5. Texas Natural Resource Conservation Commission ("TNRCC") Approval for Navigation Districts. It has come to our attention that certain navigation districts are covered by section 50.107, Tex. Water Code, requiring approval of tax supported bonds by the TNRCC. The effect of this could be to require the TNRCC to review harbor projects and approve the issuance of bonds for such projects, which, we have been advised by staff of TNRCC, they are not set up to do. (Some districts created jointly under article XVI, section 59 and article III, section 52 of the Texas Constitution which have road powers face a similar problem. That is, their road projects and bonds may require TNRCC review and approval.) Based on conversations with TNRCC staff and others, it appears that it was not the legislative intent that these types of projects be covered by section 50.107. Thus, we have determined that section 50.107 will not be applied to navigation districts, or projects unrelated to TNRCC functions for joint authority districts, until the Legislature has an opportunity to address the situation in the next regular session. However, should the legislature fail to make any exceptions for such districts or projects, we will interpret that as legislative intent that the literal terms of the section are to be applied, and so will require TNRCC approval.
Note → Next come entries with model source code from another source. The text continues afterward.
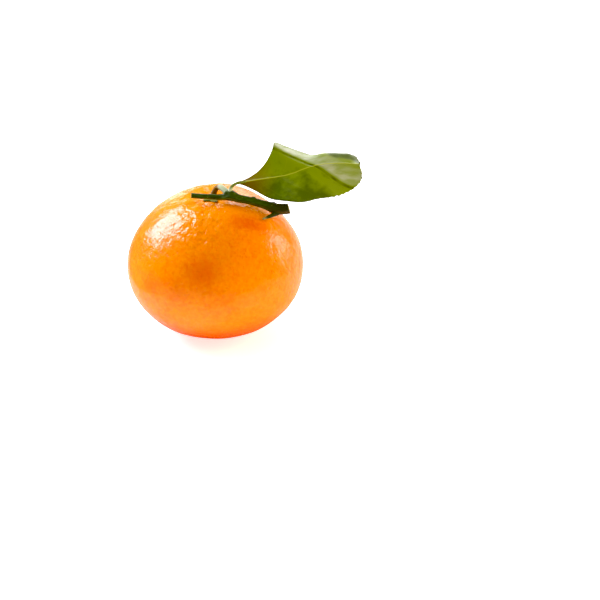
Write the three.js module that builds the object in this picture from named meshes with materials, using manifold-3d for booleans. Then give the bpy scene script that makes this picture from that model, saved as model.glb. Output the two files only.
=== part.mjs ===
import * as THREE from "three";
import { mergeVertices } from "three/addons/utils/BufferGeometryUtils.js";
import Module from "manifold-3d";

// A whole mandarin as picked: the fruit with its calyx, the short arched stalk that it hung by,
// the cut piece of twig that the stalk grew from, and one leaf on its leaf stalk.
// Millimetres, +Z up. The origin is the middle of the flat spot that the fruit rests on.

const wasm = await Module();
wasm.setup();

// Neighbours that touch in life keep this much air between their solids.
const GAP = 0.3;

// The fruit: a squat round, slightly drawn up towards the stem, with a shallow basin round the calyx.
const FRUIT_RADIUS = 31;
const SHOULDER_HEIGHT = 28.8;
const SHOULDER_POWER = 1.82;
const BELLY_DEPTH = 24.9;
const BELLY_POWER = 2.05;
const FLAT_SPOT_DEPTH = 0.75;
const WIDEST_LEVEL = BELLY_DEPTH - FLAT_SPOT_DEPTH;
const BASIN_AT = new THREE.Vector2(-0.8, -1.6);
const BASIN_DEPTH = 2.5;
const BASIN_RADIUS = 6.3;
const SEGMENTS_INSIDE = 9;
const SEGMENT_SWELL = 0.12;
const FURROW_DEPTH = 0.3;
const FURROW_RADIUS = 8;
const FURROW_WIDTH = 5;
const FRUIT_SIDES = 72;
const SHOULDER_RINGS = 17;
const BELLY_RINGS = 13;

// The calyx: a five-lobed green star, lying on the skin round the foot of the stalk.
const CALYX_LOBES = 5;
const CALYX_TIP_RADIUS = 4.1;
const CALYX_NOTCH_RADIUS = 2.5;
const CALYX_BOSS_RADIUS = 2.9;
const CALYX_FIRST_LOBE = -1.9;
const CALYX_UNEVENNESS = 0.16;
const CALYX_SIDES = 50;
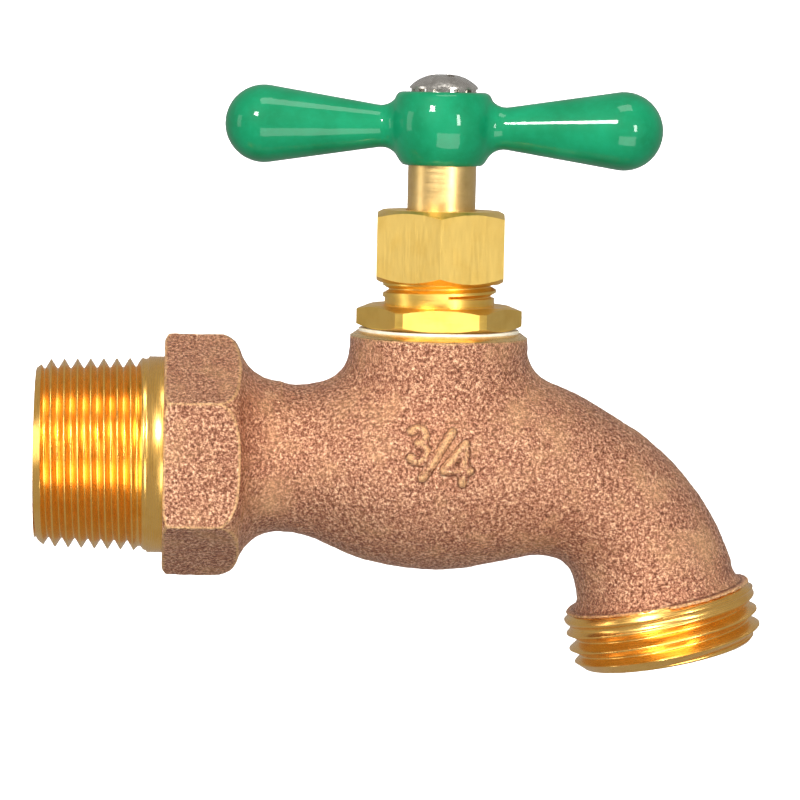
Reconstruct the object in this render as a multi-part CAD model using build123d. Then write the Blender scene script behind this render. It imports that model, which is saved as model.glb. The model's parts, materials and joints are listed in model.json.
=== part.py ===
from build123d import *
import math
import os

# Hose bib: a wall tap with a male pipe inlet, a tee handle and a male hose outlet.
# Millimetres. Origin: centre of the inlet's end face. +X runs along the inlet away
# from the wall pipe, +Z is up along the stem. Every piece is modelled in this frame.

# ---- driving dimensions ----
stem_x = 55.8             # stem axis, from the inlet's end face

# inlet: 3/4-14 taper pipe thread
inlet_pitch = 25.4 / 14
inlet_crest_r = 12.95     # at the end face, growing by the pipe taper
pipe_taper = 1 / 32       # radius gained per unit of length
inlet_thread_end = 15.5
inlet_collar_end = 17.7
inlet_collar_r = 13.65
inlet_thread_depth = 1.3
inlet_tip_r = 11.8        # end chamfer of the thread
inlet_tip_length = 1.6
inlet_bore_r = 8.25
inlet_bore_length = 30.0

# hexagonal wrench boss behind the inlet thread
hex_flats = 29.4
hex_end = 28.2
hex_corner_r = 16.97
hex_chamfer_x = 0.6
hex_chamfer_r = 15.9
hex_round_x = 25.0

# neck between the boss and the globe
neck_x = 33.9
neck_r = 10.5

# outlet: 3/4-11.5 hose thread on a spout that leans outwards
outlet_lean = 78.0        # degrees that the outlet axis is turned down from +X
outlet_x = 87.4           # where the thread starts, on the outlet's axis
outlet_z = -18.8
outlet_pitch = 25.4 / 11.5
outlet_crest_r = 13.5
outlet_length = 8.4
outlet_thread_depth = 1.45
outlet_relief_r = 12.3     # plain groove between the spout and the first crest
outlet_relief_length = 0.9
outlet_lip_r = 11.9
outlet_lip_length = 1.5
flare_length = 3.0        # spout flare between its waist and the thread
flare_r = 12.5
waist_r = 11.1
outlet_bore_r = 8.4
elbow_bore_r = 7.2
elbow_bore_lean = 35.0     # degrees that the elbow bore starts down from +X
elbow_bore_x = 69.0
elbow_bore_z = -0.4
elbow_bend_r = 8.5
outlet_bore_back = 2.6    # the straight bore reaches this far above the thread

# bonnet port of the body
port_top = 17.8
port_r = 12.4
port_edge_z = 17.1         # the machined face is bevelled from here up
port_face_r = 11.4
port_blend_r = 5.0
port_thread_r = 9.55
port_thread_bottom = 8.0
chamber_r = 8.6
chamber_floor = 1.0

# flattened passage that dives under the seat
dive_start_x = 25.0
dive_start_z = 0.6
under_seat_x = 48.0
under_seat_z = -7.2
under_seat_width = 15.0
under_seat_height = 9.6
under_seat_corner = 4.2

# seat, raised from the chamber's floor
seat_z = 2.0
seat_outer_r = 6.6
seat_hole_r = 4.8

# well under the seat, and the slot from the chamber to the elbow bore
well_r = 6.6
well_bottom = -12.0
well_top = -2.8
well_round_r = 4.4
slot_reach = 10.0
slot_width = 12.0
slot_height = 6.4
slot_z = 4.5
slot_round_r = 3.0

# bonnet gasket
gasket_r = 11.2
gasket_thick = 0.35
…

6. Fees for Financings under Sections 4A and 4B of Article 5190.6. Tex. Rev. Civ. Stat. Ann. Unfortunately, it appears that we have not been consistent in the fee charged for these types of financings. Sometimes issuers have been charged the sliding scale fee based on the size of the issue, and other times issuers have been charged the conduit or nonprofit corporation fee. We have determined that the appropriate fee is indeed the nonprofit corporation fee of $1250 for a single series of such bonds. Multiple series are treated as set out in subsection (c) of section 6A of article 717k-6. Of course, no additional fee will be required of any issuer whose bonds have already been approved. We regret the confusion.